At the outset, this Court disagrees with Optimum's characterization of Armstrong's answer to its counterclaim as a denial that a particular Armstrong product infringes a particular patent or patents. No such denial is evident on the face of that pleading or the Amended Complaint. As such, this issue is anticipatory, at best. To the extent it may become part of the underlying dispute over the scope of Armstrong's and Optimum's respective license agreements, it is more appropriately addressed when that dispute is ripe for consideration. See, e.g., Elite Licensing v. Thomas Plastics, Inc., 250 F. Supp. 2d 372 (S.D.N.Y. 2003) (considering estoppel issue in context of preliminary injunction motion where party opposing motion affirmatively claimed that its products were not covered by the patent number with which they were marked).

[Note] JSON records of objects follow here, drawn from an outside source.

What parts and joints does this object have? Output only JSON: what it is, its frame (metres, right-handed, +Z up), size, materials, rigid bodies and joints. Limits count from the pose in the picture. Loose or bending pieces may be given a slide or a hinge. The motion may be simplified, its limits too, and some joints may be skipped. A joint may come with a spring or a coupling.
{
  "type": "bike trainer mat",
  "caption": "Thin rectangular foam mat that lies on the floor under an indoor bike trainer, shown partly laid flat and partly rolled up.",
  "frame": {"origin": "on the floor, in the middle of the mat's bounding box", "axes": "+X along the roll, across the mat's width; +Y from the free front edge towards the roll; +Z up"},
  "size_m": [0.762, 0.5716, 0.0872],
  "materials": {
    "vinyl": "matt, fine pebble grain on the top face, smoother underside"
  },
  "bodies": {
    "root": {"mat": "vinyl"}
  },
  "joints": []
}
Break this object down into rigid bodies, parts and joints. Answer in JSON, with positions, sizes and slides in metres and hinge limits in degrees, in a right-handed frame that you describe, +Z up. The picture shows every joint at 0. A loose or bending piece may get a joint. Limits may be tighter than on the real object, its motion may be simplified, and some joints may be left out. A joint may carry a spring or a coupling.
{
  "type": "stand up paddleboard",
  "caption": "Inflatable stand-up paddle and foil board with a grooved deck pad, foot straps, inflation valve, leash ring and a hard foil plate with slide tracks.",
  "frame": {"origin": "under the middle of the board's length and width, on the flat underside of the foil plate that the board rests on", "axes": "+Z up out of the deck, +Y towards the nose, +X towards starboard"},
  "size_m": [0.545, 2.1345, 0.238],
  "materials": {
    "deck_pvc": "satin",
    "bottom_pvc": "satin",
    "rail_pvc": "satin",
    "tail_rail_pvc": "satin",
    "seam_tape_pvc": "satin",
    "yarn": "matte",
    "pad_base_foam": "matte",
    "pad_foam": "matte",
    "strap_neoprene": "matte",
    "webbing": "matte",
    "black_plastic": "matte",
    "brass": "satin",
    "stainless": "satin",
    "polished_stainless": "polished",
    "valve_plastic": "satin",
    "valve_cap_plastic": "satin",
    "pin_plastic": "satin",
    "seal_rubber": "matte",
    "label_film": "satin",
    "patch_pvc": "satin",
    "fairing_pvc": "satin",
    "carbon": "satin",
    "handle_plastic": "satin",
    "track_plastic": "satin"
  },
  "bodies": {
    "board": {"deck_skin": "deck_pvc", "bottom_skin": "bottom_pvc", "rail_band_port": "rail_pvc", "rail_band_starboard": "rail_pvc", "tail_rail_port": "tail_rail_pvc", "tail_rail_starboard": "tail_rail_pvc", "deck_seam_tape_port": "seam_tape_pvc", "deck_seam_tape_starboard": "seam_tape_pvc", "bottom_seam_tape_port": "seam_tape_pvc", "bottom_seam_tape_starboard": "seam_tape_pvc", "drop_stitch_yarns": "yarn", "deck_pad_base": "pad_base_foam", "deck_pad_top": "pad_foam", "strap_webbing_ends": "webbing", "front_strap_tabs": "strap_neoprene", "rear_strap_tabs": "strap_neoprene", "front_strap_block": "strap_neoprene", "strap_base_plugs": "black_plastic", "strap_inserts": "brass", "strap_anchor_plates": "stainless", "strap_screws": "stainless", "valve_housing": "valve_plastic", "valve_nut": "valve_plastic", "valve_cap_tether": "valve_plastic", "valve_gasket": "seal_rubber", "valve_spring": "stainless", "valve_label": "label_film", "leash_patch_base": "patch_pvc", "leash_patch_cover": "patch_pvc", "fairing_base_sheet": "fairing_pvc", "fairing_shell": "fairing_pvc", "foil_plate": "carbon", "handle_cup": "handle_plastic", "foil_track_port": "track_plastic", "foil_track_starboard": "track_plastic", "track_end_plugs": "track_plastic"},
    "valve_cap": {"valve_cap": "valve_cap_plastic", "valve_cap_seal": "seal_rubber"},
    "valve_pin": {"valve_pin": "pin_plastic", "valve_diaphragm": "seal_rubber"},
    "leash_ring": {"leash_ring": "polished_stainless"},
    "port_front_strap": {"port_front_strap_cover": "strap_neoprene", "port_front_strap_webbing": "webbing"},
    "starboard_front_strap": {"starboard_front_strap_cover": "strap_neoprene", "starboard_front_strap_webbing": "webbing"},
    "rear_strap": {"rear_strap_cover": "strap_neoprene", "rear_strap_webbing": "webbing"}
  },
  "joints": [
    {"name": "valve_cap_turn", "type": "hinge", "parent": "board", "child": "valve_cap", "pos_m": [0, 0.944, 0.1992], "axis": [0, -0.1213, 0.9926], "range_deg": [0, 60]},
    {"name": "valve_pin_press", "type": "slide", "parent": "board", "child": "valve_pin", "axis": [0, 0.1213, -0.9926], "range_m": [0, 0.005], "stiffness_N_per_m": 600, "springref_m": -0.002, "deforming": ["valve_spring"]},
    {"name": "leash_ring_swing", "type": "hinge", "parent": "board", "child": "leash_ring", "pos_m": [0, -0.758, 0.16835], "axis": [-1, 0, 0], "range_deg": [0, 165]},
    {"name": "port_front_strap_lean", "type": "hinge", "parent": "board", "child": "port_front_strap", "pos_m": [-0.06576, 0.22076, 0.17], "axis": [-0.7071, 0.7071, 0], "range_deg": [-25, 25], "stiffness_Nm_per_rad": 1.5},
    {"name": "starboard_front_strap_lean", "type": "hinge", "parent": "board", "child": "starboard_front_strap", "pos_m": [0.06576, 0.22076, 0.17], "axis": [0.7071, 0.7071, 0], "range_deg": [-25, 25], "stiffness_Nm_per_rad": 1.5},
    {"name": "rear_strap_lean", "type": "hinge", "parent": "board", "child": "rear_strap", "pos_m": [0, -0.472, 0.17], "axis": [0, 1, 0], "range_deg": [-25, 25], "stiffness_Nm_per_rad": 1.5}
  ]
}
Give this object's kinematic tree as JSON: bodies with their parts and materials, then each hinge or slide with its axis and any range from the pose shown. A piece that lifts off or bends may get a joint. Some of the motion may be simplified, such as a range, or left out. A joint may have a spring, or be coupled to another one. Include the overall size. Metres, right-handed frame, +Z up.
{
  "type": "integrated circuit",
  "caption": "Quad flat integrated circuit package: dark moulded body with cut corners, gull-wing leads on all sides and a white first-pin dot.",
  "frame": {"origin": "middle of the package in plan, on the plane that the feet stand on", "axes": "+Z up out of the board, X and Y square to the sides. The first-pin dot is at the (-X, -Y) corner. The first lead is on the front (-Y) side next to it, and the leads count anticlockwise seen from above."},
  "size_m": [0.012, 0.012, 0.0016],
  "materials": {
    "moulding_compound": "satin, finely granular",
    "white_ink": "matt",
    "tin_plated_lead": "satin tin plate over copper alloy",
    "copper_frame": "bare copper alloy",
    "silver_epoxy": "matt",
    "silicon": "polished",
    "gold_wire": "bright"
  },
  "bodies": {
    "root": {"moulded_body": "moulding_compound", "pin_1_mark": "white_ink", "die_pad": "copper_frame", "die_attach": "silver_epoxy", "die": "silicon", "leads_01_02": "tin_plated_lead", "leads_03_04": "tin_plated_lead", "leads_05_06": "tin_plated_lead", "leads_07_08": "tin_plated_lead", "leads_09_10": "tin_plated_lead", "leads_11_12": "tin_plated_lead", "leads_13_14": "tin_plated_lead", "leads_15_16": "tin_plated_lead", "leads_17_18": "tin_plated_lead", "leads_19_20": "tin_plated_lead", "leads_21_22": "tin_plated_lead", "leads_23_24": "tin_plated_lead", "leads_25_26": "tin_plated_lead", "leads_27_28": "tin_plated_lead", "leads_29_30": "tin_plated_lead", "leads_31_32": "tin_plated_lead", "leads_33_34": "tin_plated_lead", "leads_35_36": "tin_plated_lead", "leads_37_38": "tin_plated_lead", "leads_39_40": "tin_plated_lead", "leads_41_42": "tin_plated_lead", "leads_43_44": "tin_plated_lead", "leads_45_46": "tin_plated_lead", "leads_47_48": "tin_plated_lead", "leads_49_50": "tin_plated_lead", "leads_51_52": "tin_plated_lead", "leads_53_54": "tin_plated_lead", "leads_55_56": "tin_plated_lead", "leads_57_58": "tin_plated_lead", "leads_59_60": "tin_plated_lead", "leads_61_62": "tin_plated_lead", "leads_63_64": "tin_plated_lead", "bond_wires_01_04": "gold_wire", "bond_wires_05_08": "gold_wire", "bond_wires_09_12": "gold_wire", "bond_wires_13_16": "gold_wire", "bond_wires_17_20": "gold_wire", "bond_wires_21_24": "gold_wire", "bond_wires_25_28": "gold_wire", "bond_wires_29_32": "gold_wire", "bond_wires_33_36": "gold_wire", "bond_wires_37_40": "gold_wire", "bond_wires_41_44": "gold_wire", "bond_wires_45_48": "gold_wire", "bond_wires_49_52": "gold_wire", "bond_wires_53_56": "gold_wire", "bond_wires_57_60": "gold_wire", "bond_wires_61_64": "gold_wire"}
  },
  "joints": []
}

Accordingly, I find this motion is premature, rather than moot, and the recommendation for dismissal is accepted with the modification that the dismissal is without prejudice.


This Court accepts the recommendation in Magistrate Judge Scott's December 29, 2011 Report and Recommendation, as modified herein.


IT HEREBY IS ORDERED, that this Court accepts Magistrate Judge Scott's December 29, 2011 Report and Recommendation (Docket No. 84), for the reasons given and the additional reasons stated herein, except that the Report and Recommendation is modified with respect to the dismissal of Optimum Energy LLC's Motion for Partial Summary Judgment.

FURTHER that Defendant Optimum Energy LLC's Motion to Dismiss Armstrong's Amended Counterclaim for Patent Invalidity (Docket No. 70) is GRANTED.

FURTHER that Defendant Optimum Energy LLC's Motion for Partial Summary Judgment (Docket No. 78) is DENIED WITHOUT PREJUDICE, as premature.